Raw data ▸

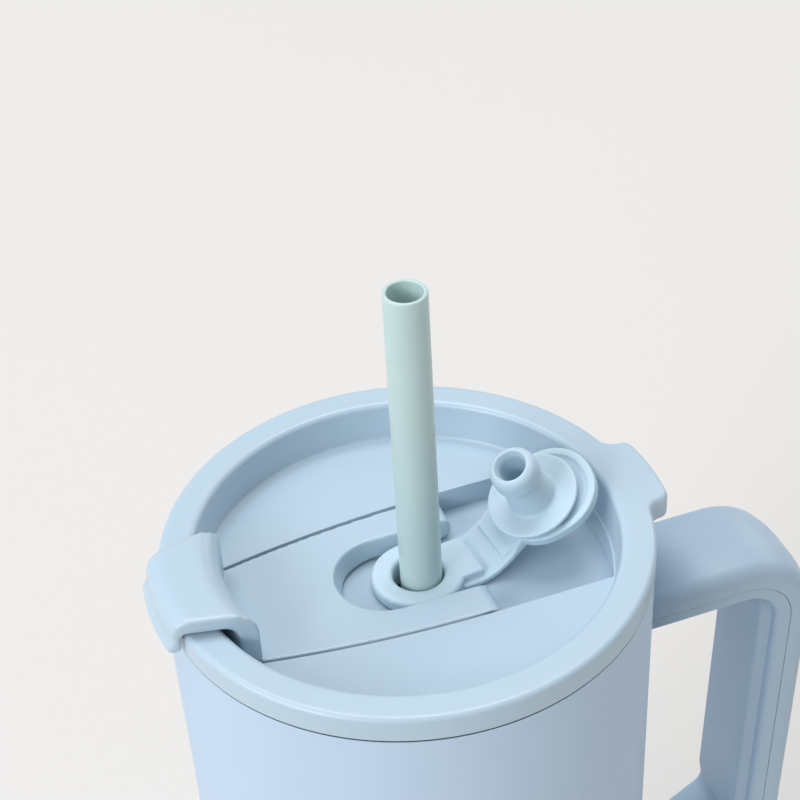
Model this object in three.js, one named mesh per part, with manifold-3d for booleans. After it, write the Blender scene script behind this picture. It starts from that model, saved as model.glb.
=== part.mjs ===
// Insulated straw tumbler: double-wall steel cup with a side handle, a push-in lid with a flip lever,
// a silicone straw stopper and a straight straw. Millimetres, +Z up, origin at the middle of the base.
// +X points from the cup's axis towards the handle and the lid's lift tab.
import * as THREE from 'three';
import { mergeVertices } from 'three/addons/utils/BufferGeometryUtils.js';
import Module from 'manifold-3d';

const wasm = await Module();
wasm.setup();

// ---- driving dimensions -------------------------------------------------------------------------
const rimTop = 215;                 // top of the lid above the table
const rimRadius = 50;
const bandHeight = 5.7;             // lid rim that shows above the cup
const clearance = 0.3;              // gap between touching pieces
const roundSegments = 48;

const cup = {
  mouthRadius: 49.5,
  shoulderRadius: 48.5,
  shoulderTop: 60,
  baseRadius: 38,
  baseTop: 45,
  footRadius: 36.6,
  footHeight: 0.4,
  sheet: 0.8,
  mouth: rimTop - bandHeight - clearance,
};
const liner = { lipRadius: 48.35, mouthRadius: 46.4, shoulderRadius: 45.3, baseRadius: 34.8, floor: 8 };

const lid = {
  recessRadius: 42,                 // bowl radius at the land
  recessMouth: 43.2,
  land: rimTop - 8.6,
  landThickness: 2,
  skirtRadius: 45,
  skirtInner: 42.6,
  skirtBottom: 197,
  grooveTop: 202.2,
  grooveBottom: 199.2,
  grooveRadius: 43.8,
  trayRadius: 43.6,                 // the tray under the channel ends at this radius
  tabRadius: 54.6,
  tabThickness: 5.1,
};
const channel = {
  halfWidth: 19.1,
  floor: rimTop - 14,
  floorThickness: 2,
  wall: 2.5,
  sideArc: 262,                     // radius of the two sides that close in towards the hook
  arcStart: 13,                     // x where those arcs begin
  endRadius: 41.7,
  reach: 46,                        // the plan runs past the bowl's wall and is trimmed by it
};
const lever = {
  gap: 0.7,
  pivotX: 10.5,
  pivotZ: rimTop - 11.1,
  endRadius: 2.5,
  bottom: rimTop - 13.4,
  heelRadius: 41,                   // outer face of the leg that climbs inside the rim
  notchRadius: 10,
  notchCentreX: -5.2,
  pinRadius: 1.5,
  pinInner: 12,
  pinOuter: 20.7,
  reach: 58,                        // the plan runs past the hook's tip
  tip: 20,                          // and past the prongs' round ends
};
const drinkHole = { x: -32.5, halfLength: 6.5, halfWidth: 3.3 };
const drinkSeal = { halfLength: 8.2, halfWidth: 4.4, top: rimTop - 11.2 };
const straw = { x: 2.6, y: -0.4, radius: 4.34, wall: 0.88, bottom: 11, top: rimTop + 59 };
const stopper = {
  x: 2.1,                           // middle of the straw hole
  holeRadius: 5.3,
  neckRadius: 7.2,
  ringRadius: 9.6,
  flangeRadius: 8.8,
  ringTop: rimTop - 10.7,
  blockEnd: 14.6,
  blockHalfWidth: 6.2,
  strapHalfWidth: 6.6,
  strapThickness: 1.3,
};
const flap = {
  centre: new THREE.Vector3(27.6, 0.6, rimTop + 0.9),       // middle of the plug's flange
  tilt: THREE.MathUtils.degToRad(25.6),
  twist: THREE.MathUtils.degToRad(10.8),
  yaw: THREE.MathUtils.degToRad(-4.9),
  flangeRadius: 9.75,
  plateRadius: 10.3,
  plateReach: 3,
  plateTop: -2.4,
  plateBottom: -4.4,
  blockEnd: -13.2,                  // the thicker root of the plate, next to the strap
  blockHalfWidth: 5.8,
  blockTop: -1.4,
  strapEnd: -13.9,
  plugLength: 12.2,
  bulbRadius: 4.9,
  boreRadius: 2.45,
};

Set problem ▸
Return a word-for-word copy of the lines from the beginning of the listing to the line holding "34.8, floor: 8", both kept.

Written response ▸
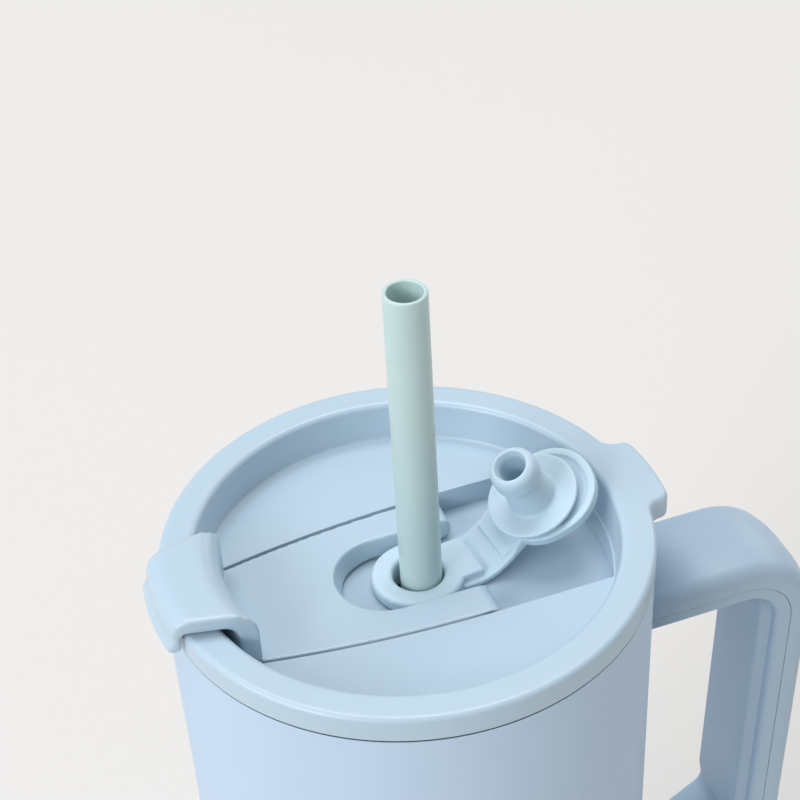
Model this object in three.js, one named mesh per part, with manifold-3d for booleans. After it, write the Blender scene script behind this picture. It starts from that model, saved as model.glb.
=== part.mjs ===
// Insulated straw tumbler: double-wall steel cup with a side handle, a push-in lid with a flip lever,
// a silicone straw stopper and a straight straw. Millimetres, +Z up, origin at the middle of the base.
// +X points from the cup's axis towards the handle and the lid's lift tab.
import * as THREE from 'three';
import { mergeVertices } from 'three/addons/utils/BufferGeometryUtils.js';
import Module from 'manifold-3d';

const wasm = await Module();
wasm.setup();

// ---- driving dimensions -------------------------------------------------------------------------
const rimTop = 215;                 // top of the lid above the table
const rimRadius = 50;
const bandHeight = 5.7;             // lid rim that shows above the cup
const clearance = 0.3;              // gap between touching pieces
const roundSegments = 48;

const cup = {
  mouthRadius: 49.5,
  shoulderRadius: 48.5,
  shoulderTop: 60,
  baseRadius: 38,
  baseTop: 45,
  footRadius: 36.6,
  footHeight: 0.4,
  sheet: 0.8,
  mouth: rimTop - bandHeight - clearance,
};
const liner = { lipRadius: 48.35, mouthRadius: 46.4, shoulderRadius: 45.3, baseRadius: 34.8, floor: 8 };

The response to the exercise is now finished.